───── Data excerpt

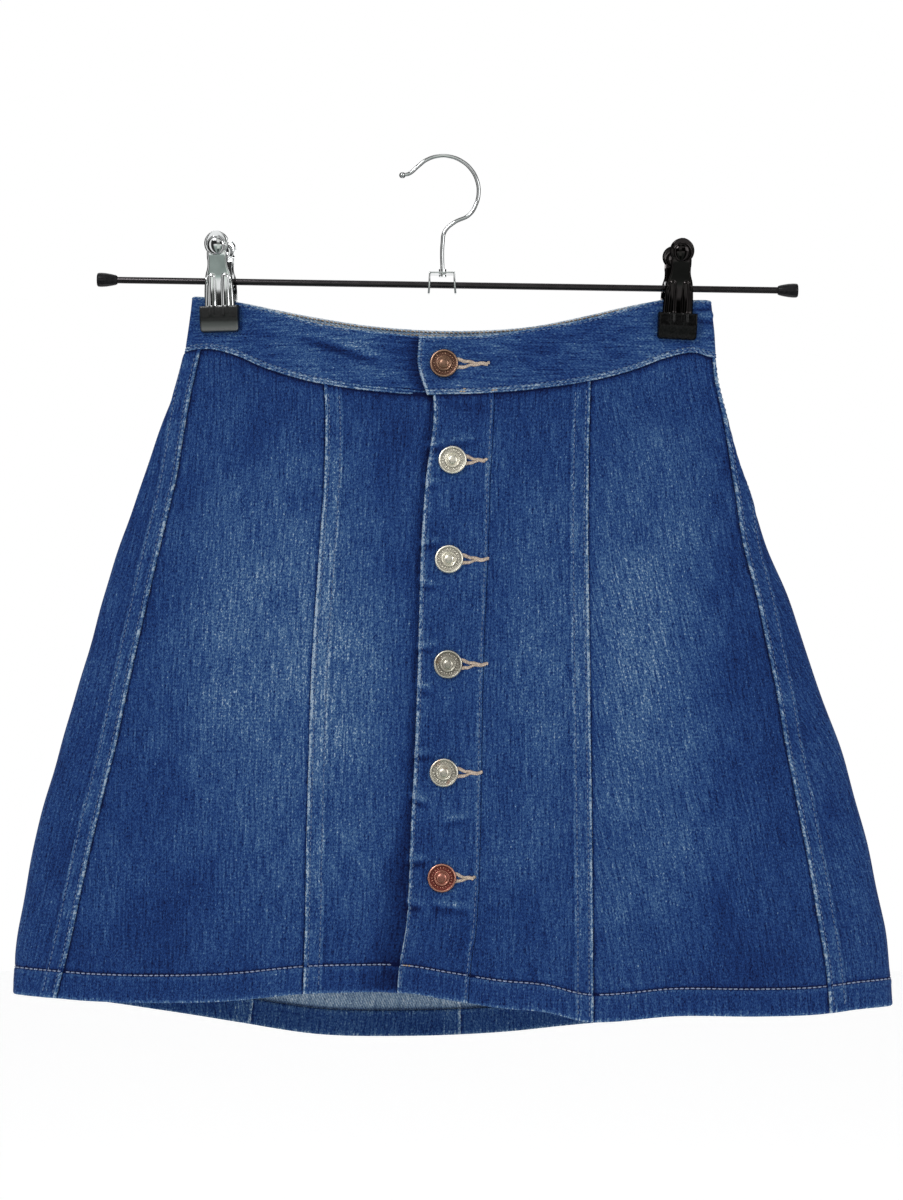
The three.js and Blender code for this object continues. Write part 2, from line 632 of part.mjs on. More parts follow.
// The hook: a wire bent in a round, open towards the left, with a small ball on its end. It comes down into
// the bracket and is riveted under its plate.
const WIRE_RADIUS = 1.25;
const HOOK_RADIUS = 21.5;
const BALL_RADIUS = 2;
const PLATE_TOP = -70;
const PLATE = 1.2;
const BRACKET = { left: -8.6, right: 7.4, bottom: -83, depth: 11 };
function buildHook() {
  const centre = -(HOOK_RADIUS - WIRE_RADIUS);
  const onRound = (degrees) => {
    const angle = radians(degrees);
    return new THREE.Vector3(HOOK_RADIUS * Math.cos(angle), 0, centre + HOOK_RADIUS * Math.sin(angle));
  };
  const arc = [118, 98, 78, 58, 38, 18, -2, -22, -42].map(onRound);
  const flat = (x, z) => new THREE.Vector3(x, 0, z);
  const tip = [flat(-24.6, -10.6), flat(-20.5, -9.6), flat(-15, -5)];
  const stem = [flat(6.5, -39.6), flat(1, -45), flat(-0.3, -52)];
  const end = flat(-0.3, PLATE_TOP - PLATE - 1);
  const path = new THREE.CatmullRomCurve3([...tip, ...arc, ...stem, end]);
  const section = new THREE.Shape().absarc(0, 0, WIRE_RADIUS, 0, 2 * Math.PI);
  const wire = new THREE.ExtrudeGeometry(section, { steps: 40, curveSegments: 5, extrudePath: path });
  const ball = new THREE.SphereGeometry(BALL_RADIUS, 12, 8).translate(tip[0].x, 0, tip[0].z);
  const rivet = disc(2.3, PLATE_TOP - PLATE - FIT - 1.2, PLATE_TOP - PLATE - FIT).translate(end.x, 0, 0);
  const collar = disc(2.1, PLATE_TOP + FIT, PLATE_TOP + FIT + 1.4).translate(end.x, 0, 0);
  add(hanger, "hook", joined(wire, ball, rivet, collar), chrome);

  // The bracket is a strip bent down at both ends, and the rod goes through its two legs.
  const { left, right, bottom, depth } = BRACKET;
  const outline = new THREE.Shape([
    new THREE.Vector2(left - 0.5, bottom),
    new THREE.Vector2(left, PLATE_TOP - 1),
    new THREE.Vector2(left + 1, PLATE_TOP),
    new THREE.Vector2(right - 1, PLATE_TOP),
    new THREE.Vector2(right, PLATE_TOP - 1),
    new THREE.Vector2(right + 0.5, bottom),
    new THREE.Vector2(right + 0.5 - PLATE, bottom),
    new THREE.Vector2(right - PLATE, PLATE_TOP - PLATE),
    new THREE.Vector2(left + PLATE, PLATE_TOP - PLATE),
    new THREE.Vector2(left - 0.5 + PLATE, bottom),
  ]);
  const bent = new THREE.ExtrudeGeometry(outline, { depth, bevelEnabled: false });
  bent.rotateX(Math.PI / 2).translate(0, depth / 2, 0);
  const stemHole = disc(WIRE_RADIUS + FIT, PLATE_TOP - 2 * PLATE, PLATE_TOP + PLATE).translate(end.x, 0, 0);
  const rodHole = alongX(ROD_RADIUS + FIT, 40).rotateY(ROD_TILT).translate(0, 0, ROD_HEIGHT);
  add(hanger, "hook_bracket", cut(bent, stemHole, rodHole), chrome);
}

const rod = new THREE.Group();
rod.position.z = ROD_HEIGHT;
rod.rotation.y = ROD_TILT;
hanger.add(rod);

// The rod, with a rubber cap pushed over each end, and the spring of each clip wound round it.
const CAP = { length: 13, wide: 4.35, narrow: 3, depth: 9.5 };
const COIL = { radius: 3.5, hollow: ROD_RADIUS + FIT, turns: 5, pitch: 1.8 };
function buildRod() {
  const bar = alongX(ROD_RADIUS, ROD_RIGHT - ROD_LEFT);
  add(rod, "rod", bar.translate((ROD_LEFT + ROD_RIGHT) / 2, 0, 0), darkChrome);
  const cap = new THREE.LatheGeometry(
    [
      [0, 0],
      [CAP.wide - 0.9, 0],
      [CAP.wide, 0.9],
      [CAP.wide, 5],
      [CAP.narrow, CAP.length],
      [ROD_RADIUS + FIT, CAP.length],
      [ROD_RADIUS + FIT, CAP.length - CAP.depth],
      [0, CAP.length - CAP.depth],
    ].map(([radius, height]) => new THREE.Vector2(radius, height)),
    ROUND,
  );
  const capInside = CAP.length - CAP.depth + FIT;
  add(rod, "rod_cap_left", cap.clone().rotateZ(-Math.PI / 2).translate(ROD_LEFT - capInside, 0, 0), rubber);
  add(rod, "rod_cap_right", cap.clone().rotateZ(Math.PI / 2).translate(ROD_RIGHT + capInside, 0, 0), rubber);
  const coilProfile = [];
  const valley = COIL.radius - 0.6;
  for (let i = 0; i < COIL.turns; i += 1) {
    const start = (i - COIL.turns / 2) * COIL.pitch;
    coilProfile.push([valley, start], [COIL.radius, start + COIL.pitch / 2]);
  }
  const end = (COIL.turns / 2) * COIL.pitch;
  coilProfile.push([valley, end], [COIL.hollow, end], [COIL.hollow, -end], [valley, -end]);
  const coil = new THREE.LatheGeometry(
    coilProfile.map(([radius, height]) => new THREE.Vector2(radius, height)),
    ROUND,
  );
  for (const [side, clip] of [["left", LEFT_CLIP], ["right", RIGHT_CLIP]]) {
    add(rod, `${side}_spring`, coil.clone().rotateZ(-Math.PI / 2).translate(clip.x, 0, 0), darkChrome);
  }
}

// A jaw of a clip, from its round thumb plate down to the tongue that holds the pad. half is its half width
// and out its outer face's distance from the middle of the clip; heights are from the rod.
const JAW = [
  { z: 28.6, half: 2.4, out: 15.6 },
  { z: 27.4, half: 4.8, out: 15.6 },
  { z: 24.6, half: 6.8, out: 15.4 },
  { z: 21, half: 7.4, out: 15 },
  { z: 17.4, half: 6.9, out: 14.4 },
  { z: 14, half: 6.3, out: 13.4 },
  { z: 8, half: 6.5, out: 11.2 },
  { z: 3.4, half: 7.9, out: 9.6 },
  { z: 0.5, half: 8.4, out: 8.9 },
  { z: -5, half: 8.9, out: 8 },
  { z: -10, half: 9.1, out: 7.4 },
  { z: -15.4, half: 9.3, out: 6.9 },
  { z: -15.5, half: 7.5, out: 6.9 },
  { z: -23.4, half: 7.5, out: 6.7 },
];
const JAW_WALL = 1;
const JAW_COLUMNS = [-1, -0.68, -0.27, 0.27, 0.68, 1];
const THUMB = { z: 21, radius: 5.6, rise: 1.3 };
const FLUTE = { x: 4.1, width: 2, top: 3, bottom: -15, rise: 0.7 };
const EAR = { wall: 1.1, front: 6.6, back: 5.2, radius: 4 };
const PAD = { half: 11.8, top: -15.7, bottom: -31.4, inner: 3.15, outer: 8.7, round: 2 };

function jawRelief(x, z) {
  const fromThumb = Math.hypot(x, z - THUMB.z) / THUMB.radius;
  const dome = fromThumb < 1 ? THUMB.rise * Math.sqrt(1 - fromThumb ** 2) : 0;
  const onFlute = Math.abs(Math.abs(x) - FLUTE.x) < FLUTE.width && z < FLUTE.top && z > FLUTE.bottom;
  return dome + (onFlute ? FLUTE.rise : 0);
}

// Built for the front, towards -Y; ear is how far its ears stand from the middle of the clip.
function jaw(ear) {
  const layer = (inset, relief) =>
    JAW.map(({ z, half, out }) =>
      JAW_COLUMNS.map((share) => {
        const x = -share * half;
        return new THREE.Vector3(x, -(out - inset + relief * jawRelief(x, z)), z);
      }),
    );
  const plate = wall(layer(0, 1), layer(JAW_WALL, 1));
  const side = new THREE.Shape();
  side.moveTo(-9, 3);
  side.lineTo(0, EAR.radius);
  side.absarc(0, 0, EAR.radius, Math.PI / 2, -Math.PI / 2, true);
  side.lineTo(-6.9, -8.5);
  const ears = [-1, 1].map((hand) => {
    const flat = new THREE.ExtrudeGeometry(side, { depth: EAR.wall, bevelEnabled: false, curveSegments: 6 });
    // The shape's own x and y become Y and Z, and its depth runs along X.
    flat.applyMatrix4(new THREE.Matrix4().set(0, 0, 1, 0, 1, 0, 0, 0, 0, 1, 0, 0, 0, 0, 0, 1));
    return flat.translate(hand > 0 ? ear : -ear - EAR.wall, 0, 0);
  });
  return joined(plate, ...ears);
}

function pad() {
  const { half, top, bottom, inner, outer, round } = PAD;
  const outline = new THREE.Shape();
  outline.moveTo(-half, top);
  outline.lineTo(-half, bottom + round);
  outline.quadraticCurveTo(-half, bottom, -half + round, bottom);
  outline.lineTo(half - round, bottom);
  outline.quadraticCurveTo(half, bottom, half, bottom + round);
  outline.lineTo(half, top);
  const thick = { depth: outer - inner, bevelEnabled: false, curveSegments: 3 };
  const block = new THREE.ExtrudeGeometry(outline, thick).rotateX(Math.PI / 2).translate(0, -inner, 0);
  const tongue = JAW[JAW.length - 1];
  const slotWide = 2 * (tongue.half + FIT);
  const slotDeep = JAW_WALL + 2 * FIT + 0.2;
  const slot = new THREE.BoxGeometry(slotWide, slotDeep, 2 * (top - tongue.z + FIT));
  slot.translate(0, -(tongue.out + 0.1 - JAW_WALL / 2), top);
  return cut(block, slot);
}

function buildClip(side, { x, yaw, lean }) {
  const clip = new THREE.Group();
  clip.position.set(x * Math.cos(ROD_TILT), 0, ROD_HEIGHT - x * Math.sin(ROD_TILT));
  clip.rotation.order = "YXZ";
  clip.rotation.set(0, lean, yaw);
  hanger.add(clip);
  const through = alongX(ROD_RADIUS + FIT, 60).rotateY(ROD_TILT - lean).rotateZ(-yaw);
  const turnBack = new THREE.Matrix4().makeRotationZ(Math.PI);
  const metal = side === "left" ? chrome : darkChrome;
  add(clip, `${side}_jaw_front`, cut(jaw(EAR.front), through), metal);
  add(clip, `${side}_jaw_back`, cut(jaw(EAR.back).applyMatrix4(turnBack), through), metal);
  add(clip, `${side}_pad_front`, pad(), rubber);
  add(clip, `${side}_pad_back`, pad().applyMatrix4(turnBack), rubber);
}

buildFront();
buildBack();
buildWaistband();
buildButtons();
buildHook();
buildRod();
buildClip("left", LEFT_CLIP);
buildClip("right", RIGHT_CLIP);

export default part;
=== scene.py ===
import bmesh
import bpy
import numpy as np
from mathutils import Matrix, Vector


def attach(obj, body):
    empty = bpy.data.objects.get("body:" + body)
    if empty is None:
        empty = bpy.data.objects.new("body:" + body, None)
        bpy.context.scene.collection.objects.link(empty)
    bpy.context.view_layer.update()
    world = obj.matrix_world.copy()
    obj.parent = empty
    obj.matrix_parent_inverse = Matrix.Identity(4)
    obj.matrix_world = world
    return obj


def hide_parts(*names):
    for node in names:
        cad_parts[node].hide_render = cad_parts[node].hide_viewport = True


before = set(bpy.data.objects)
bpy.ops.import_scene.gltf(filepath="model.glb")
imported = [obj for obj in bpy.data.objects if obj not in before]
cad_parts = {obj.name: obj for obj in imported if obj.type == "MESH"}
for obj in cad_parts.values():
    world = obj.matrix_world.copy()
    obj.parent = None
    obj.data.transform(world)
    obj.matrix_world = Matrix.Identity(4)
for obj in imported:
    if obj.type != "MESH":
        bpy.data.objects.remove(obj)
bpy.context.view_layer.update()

# The view. It stands two metres in front of the hanging skirt, a little below its middle, and looks slightly
# up, so that the back of the hem shows under the front.
VIEW_DISTANCE = 1.95
VIEW_X = 0.0051
EYE_HEIGHT = -0.388
AIM_HEIGHT = -0.268
FRAME_HEIGHT = 0.72
bpy.ops.object.camera_add(location=(VIEW_X, -VIEW_DISTANCE, EYE_HEIGHT))
camera = bpy.context.object
camera.name = "view"
aim = Vector((VIEW_X, 0, AIM_HEIGHT)) - camera.location
camera.rotation_euler = aim.to_track_quat("-Z", "Y").to_euler()
camera.data.sensor_fit = "VERTICAL"
camera.data.angle = 2 * np.arctan(FRAME_HEIGHT / 2 / aim.length)
bpy.context.scene.camera = camera
bpy.context.scene.view_settings.view_transform = "Standard"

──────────

> _Task prompt_
Reproduce only the lines from the one containing "buildFront();" through the one containing "obj.data.transform(world)", inclusive of both.

> _Result for this task_
buildFront();
buildBack();
buildWaistband();
buildButtons();
buildHook();
buildRod();
buildClip("left", LEFT_CLIP);
buildClip("right", RIGHT_CLIP);

export default part;
=== scene.py ===
import bmesh
import bpy
import numpy as np
from mathutils import Matrix, Vector


def attach(obj, body):
    empty = bpy.data.objects.get("body:" + body)
    if empty is None:
        empty = bpy.data.objects.new("body:" + body, None)
        bpy.context.scene.collection.objects.link(empty)
    bpy.context.view_layer.update()
    world = obj.matrix_world.copy()
    obj.parent = empty
    obj.matrix_parent_inverse = Matrix.Identity(4)
    obj.matrix_world = world
    return obj


def hide_parts(*names):
    for node in names:
        cad_parts[node].hide_render = cad_parts[node].hide_viewport = True


before = set(bpy.data.objects)
bpy.ops.import_scene.gltf(filepath="model.glb")
imported = [obj for obj in bpy.data.objects if obj not in before]
cad_parts = {obj.name: obj for obj in imported if obj.type == "MESH"}
for obj in cad_parts.values():
    world = obj.matrix_world.copy()
    obj.parent = None
    obj.data.transform(world)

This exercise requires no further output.